YOUR GOAL: Extract the first line through the line containing "return np.where((i <" from the listing below, exactly as written.

— START OF DATA PROVIDED —

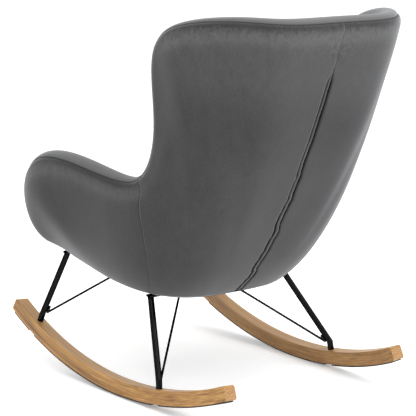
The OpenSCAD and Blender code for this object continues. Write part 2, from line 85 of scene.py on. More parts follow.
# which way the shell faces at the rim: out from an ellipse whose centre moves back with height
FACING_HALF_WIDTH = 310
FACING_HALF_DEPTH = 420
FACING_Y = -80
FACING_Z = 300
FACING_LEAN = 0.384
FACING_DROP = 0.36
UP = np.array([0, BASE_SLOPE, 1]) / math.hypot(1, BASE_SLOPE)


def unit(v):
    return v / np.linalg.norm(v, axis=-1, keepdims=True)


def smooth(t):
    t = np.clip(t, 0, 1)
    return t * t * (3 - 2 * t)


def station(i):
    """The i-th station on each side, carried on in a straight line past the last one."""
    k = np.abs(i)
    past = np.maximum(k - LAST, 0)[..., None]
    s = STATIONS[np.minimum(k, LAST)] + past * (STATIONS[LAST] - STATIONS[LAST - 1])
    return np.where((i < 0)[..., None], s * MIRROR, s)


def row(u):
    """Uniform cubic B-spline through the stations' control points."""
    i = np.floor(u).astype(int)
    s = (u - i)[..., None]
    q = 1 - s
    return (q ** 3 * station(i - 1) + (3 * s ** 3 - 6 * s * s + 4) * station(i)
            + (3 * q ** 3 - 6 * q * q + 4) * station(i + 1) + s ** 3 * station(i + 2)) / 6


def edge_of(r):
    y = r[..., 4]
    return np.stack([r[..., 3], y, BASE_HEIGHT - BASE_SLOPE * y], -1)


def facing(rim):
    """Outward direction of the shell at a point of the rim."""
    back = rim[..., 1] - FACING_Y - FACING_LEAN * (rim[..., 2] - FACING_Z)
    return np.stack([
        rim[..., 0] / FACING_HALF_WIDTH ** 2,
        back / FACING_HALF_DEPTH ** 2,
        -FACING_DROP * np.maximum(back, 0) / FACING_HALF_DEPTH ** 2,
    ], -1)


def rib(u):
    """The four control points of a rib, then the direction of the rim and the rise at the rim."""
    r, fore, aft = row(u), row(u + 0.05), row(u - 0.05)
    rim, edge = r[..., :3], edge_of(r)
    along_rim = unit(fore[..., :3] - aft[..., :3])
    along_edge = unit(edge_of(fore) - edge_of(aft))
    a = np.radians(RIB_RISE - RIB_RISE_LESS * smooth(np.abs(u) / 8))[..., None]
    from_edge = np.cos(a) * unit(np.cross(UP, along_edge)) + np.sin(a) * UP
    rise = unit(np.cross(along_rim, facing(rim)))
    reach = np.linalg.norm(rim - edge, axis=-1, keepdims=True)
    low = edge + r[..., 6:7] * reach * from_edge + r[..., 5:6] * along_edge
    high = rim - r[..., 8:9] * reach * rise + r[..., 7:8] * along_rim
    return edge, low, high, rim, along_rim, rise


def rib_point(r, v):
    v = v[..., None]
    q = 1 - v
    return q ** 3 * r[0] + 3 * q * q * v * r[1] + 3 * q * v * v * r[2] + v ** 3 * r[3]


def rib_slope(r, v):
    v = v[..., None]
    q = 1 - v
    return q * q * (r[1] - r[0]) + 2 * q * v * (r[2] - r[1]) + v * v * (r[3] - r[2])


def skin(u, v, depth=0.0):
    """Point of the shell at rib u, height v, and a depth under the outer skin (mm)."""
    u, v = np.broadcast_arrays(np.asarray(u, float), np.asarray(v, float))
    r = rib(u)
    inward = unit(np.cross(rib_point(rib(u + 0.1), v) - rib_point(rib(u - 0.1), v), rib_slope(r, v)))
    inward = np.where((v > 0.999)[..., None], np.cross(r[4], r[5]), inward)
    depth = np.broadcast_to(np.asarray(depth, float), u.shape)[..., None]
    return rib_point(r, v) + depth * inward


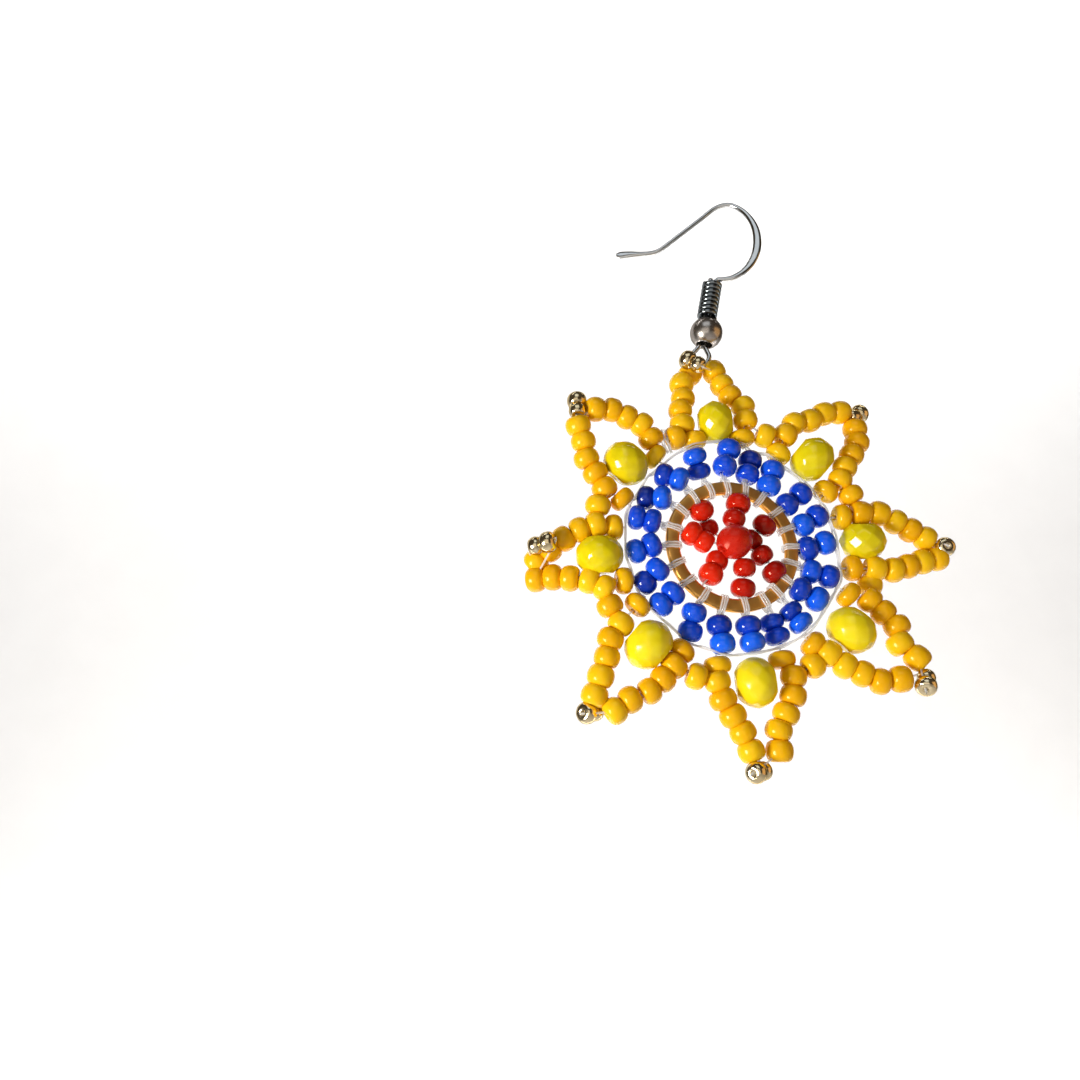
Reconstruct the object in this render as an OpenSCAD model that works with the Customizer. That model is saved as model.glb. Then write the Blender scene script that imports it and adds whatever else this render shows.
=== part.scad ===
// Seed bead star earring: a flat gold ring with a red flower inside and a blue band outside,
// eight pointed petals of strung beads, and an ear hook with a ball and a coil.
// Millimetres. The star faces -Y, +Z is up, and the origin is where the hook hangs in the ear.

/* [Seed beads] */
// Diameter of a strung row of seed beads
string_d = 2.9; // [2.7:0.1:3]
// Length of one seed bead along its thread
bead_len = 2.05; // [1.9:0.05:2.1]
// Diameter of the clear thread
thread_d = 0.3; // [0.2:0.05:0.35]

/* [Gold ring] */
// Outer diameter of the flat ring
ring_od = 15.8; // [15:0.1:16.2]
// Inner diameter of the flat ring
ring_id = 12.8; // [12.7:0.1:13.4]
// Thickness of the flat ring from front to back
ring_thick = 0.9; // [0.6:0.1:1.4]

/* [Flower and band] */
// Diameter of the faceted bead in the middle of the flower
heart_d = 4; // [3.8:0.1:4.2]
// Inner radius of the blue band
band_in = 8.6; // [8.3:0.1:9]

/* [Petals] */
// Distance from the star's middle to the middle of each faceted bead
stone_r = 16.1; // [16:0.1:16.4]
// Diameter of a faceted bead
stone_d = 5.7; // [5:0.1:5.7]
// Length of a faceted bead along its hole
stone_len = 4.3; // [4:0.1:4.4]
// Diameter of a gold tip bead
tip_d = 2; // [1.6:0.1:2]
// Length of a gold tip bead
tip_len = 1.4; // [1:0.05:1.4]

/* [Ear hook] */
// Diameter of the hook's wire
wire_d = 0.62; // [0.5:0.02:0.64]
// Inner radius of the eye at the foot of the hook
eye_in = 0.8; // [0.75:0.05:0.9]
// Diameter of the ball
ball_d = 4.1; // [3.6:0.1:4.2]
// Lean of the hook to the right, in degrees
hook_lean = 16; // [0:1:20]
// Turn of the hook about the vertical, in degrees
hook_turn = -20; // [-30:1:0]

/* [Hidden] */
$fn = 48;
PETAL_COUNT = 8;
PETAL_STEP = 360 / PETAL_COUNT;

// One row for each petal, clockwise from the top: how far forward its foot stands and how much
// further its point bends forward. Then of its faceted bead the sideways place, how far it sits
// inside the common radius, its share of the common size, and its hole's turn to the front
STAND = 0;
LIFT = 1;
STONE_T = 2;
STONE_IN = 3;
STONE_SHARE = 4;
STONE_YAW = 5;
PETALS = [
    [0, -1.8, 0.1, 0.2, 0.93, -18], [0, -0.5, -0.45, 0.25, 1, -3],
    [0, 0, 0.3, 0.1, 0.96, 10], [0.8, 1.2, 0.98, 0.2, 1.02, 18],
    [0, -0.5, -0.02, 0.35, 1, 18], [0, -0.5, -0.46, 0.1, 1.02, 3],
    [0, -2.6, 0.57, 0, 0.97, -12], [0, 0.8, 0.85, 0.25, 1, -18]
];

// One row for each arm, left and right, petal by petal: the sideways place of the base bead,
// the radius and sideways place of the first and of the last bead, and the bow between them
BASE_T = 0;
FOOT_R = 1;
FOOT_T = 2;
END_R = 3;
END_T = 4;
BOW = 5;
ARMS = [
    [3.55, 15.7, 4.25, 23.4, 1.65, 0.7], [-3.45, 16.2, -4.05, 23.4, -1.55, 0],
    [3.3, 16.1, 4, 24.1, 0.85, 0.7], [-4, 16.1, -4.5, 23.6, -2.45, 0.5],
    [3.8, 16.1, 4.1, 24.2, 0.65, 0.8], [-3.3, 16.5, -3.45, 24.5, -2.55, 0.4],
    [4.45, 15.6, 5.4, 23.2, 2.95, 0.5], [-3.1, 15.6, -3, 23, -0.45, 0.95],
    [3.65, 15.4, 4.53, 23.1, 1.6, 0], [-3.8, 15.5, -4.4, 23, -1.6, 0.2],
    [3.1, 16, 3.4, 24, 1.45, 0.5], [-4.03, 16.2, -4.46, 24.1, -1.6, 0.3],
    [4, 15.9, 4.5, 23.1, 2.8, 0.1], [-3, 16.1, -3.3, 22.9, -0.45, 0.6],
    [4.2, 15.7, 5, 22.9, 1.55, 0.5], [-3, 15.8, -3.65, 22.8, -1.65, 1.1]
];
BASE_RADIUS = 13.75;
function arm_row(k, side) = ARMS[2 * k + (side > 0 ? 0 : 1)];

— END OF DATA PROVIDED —

RESPONSE FOR THIS EXERCISE:
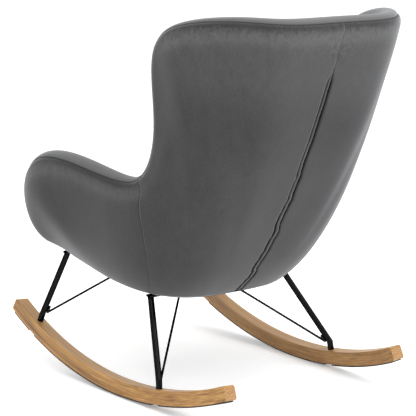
The OpenSCAD and Blender code for this object continues. Write part 2, from line 85 of scene.py on. More parts follow.
# which way the shell faces at the rim: out from an ellipse whose centre moves back with height
FACING_HALF_WIDTH = 310
FACING_HALF_DEPTH = 420
FACING_Y = -80
FACING_Z = 300
FACING_LEAN = 0.384
FACING_DROP = 0.36
UP = np.array([0, BASE_SLOPE, 1]) / math.hypot(1, BASE_SLOPE)


def unit(v):
    return v / np.linalg.norm(v, axis=-1, keepdims=True)


def smooth(t):
    t = np.clip(t, 0, 1)
    return t * t * (3 - 2 * t)


def station(i):
    """The i-th station on each side, carried on in a straight line past the last one."""
    k = np.abs(i)
    past = np.maximum(k - LAST, 0)[..., None]
    s = STATIONS[np.minimum(k, LAST)] + past * (STATIONS[LAST] - STATIONS[LAST - 1])
    return np.where((i < 0)[..., None], s * MIRROR, s)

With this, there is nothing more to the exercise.